*WHAT TO WORK ON*.
The data below needs to be returned exactly, line for line.

*GIVEN MATERIAL*.
____
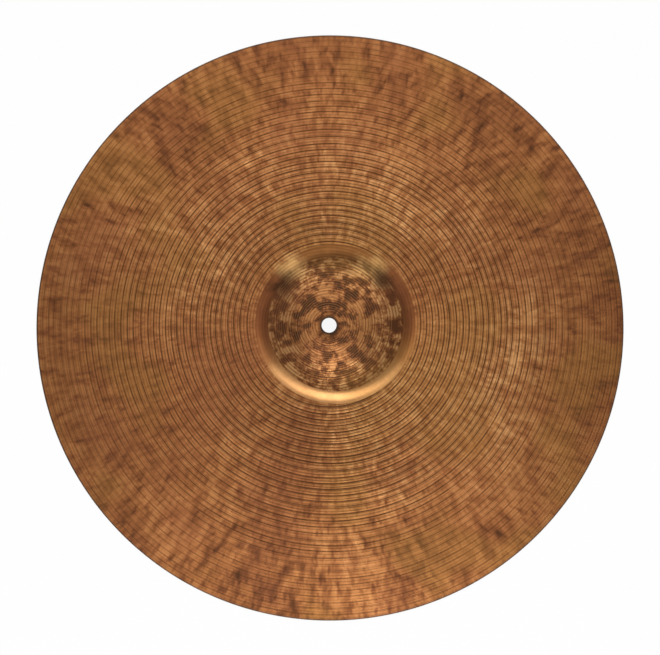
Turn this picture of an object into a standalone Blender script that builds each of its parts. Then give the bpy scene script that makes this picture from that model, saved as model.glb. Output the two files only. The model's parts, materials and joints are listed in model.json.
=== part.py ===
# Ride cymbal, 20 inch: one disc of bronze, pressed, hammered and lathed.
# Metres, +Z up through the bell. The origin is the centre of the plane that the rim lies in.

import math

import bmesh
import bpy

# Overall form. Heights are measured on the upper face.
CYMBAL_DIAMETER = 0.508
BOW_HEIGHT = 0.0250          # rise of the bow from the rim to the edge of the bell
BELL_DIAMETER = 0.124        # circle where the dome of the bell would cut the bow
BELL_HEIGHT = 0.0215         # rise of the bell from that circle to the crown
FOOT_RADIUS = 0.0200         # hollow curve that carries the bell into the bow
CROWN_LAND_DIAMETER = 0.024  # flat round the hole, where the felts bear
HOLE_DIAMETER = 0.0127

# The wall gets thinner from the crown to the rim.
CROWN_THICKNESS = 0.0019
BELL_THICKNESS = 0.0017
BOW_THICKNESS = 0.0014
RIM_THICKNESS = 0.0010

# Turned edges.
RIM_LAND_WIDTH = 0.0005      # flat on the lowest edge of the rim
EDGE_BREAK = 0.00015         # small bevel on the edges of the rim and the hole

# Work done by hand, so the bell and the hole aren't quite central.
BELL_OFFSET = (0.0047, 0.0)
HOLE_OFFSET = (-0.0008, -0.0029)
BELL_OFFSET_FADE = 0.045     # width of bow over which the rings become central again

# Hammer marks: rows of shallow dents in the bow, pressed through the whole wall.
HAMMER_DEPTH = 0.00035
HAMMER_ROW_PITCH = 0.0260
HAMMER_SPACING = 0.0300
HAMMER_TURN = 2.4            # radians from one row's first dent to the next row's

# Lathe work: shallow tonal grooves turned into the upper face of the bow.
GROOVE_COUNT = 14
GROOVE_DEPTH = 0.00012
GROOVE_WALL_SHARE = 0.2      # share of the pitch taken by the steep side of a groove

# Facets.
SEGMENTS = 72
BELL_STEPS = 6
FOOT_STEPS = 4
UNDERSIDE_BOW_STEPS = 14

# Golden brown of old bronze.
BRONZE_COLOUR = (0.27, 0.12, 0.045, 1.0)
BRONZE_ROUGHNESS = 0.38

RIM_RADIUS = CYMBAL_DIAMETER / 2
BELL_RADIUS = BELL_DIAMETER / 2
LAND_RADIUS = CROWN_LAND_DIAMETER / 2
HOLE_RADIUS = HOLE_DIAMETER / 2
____
*ANSWER TO THE TASK*.
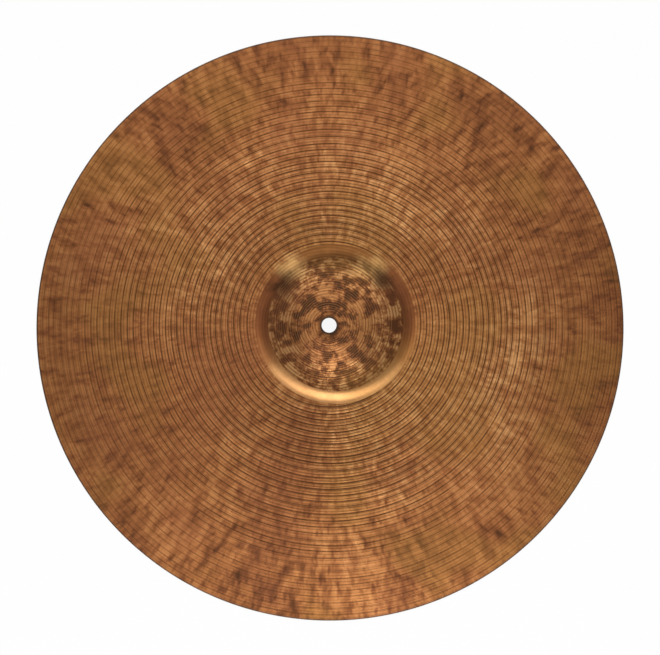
Turn this picture of an object into a standalone Blender script that builds each of its parts. Then give the bpy scene script that makes this picture from that model, saved as model.glb. Output the two files only. The model's parts, materials and joints are listed in model.json.
=== part.py ===
# Ride cymbal, 20 inch: one disc of bronze, pressed, hammered and lathed.
# Metres, +Z up through the bell. The origin is the centre of the plane that the rim lies in.

import math

import bmesh
import bpy

# Overall form. Heights are measured on the upper face.
CYMBAL_DIAMETER = 0.508
BOW_HEIGHT = 0.0250          # rise of the bow from the rim to the edge of the bell
BELL_DIAMETER = 0.124        # circle where the dome of the bell would cut the bow
BELL_HEIGHT = 0.0215         # rise of the bell from that circle to the crown
FOOT_RADIUS = 0.0200         # hollow curve that carries the bell into the bow
CROWN_LAND_DIAMETER = 0.024  # flat round the hole, where the felts bear
HOLE_DIAMETER = 0.0127

# The wall gets thinner from the crown to the rim.
CROWN_THICKNESS = 0.0019
BELL_THICKNESS = 0.0017
BOW_THICKNESS = 0.0014
RIM_THICKNESS = 0.0010

# Turned edges.
RIM_LAND_WIDTH = 0.0005      # flat on the lowest edge of the rim
EDGE_BREAK = 0.00015         # small bevel on the edges of the rim and the hole

# Work done by hand, so the bell and the hole aren't quite central.
BELL_OFFSET = (0.0047, 0.0)
HOLE_OFFSET = (-0.0008, -0.0029)
BELL_OFFSET_FADE = 0.045     # width of bow over which the rings become central again

# Hammer marks: rows of shallow dents in the bow, pressed through the whole wall.
HAMMER_DEPTH = 0.00035
HAMMER_ROW_PITCH = 0.0260
HAMMER_SPACING = 0.0300
HAMMER_TURN = 2.4            # radians from one row's first dent to the next row's

# Lathe work: shallow tonal grooves turned into the upper face of the bow.
GROOVE_COUNT = 14
GROOVE_DEPTH = 0.00012
GROOVE_WALL_SHARE = 0.2      # share of the pitch taken by the steep side of a groove

# Facets.
SEGMENTS = 72
BELL_STEPS = 6
FOOT_STEPS = 4
UNDERSIDE_BOW_STEPS = 14

# Golden brown of old bronze.
BRONZE_COLOUR = (0.27, 0.12, 0.045, 1.0)
BRONZE_ROUGHNESS = 0.38

RIM_RADIUS = CYMBAL_DIAMETER / 2
BELL_RADIUS = BELL_DIAMETER / 2
LAND_RADIUS = CROWN_LAND_DIAMETER / 2
HOLE_RADIUS = HOLE_DIAMETER / 2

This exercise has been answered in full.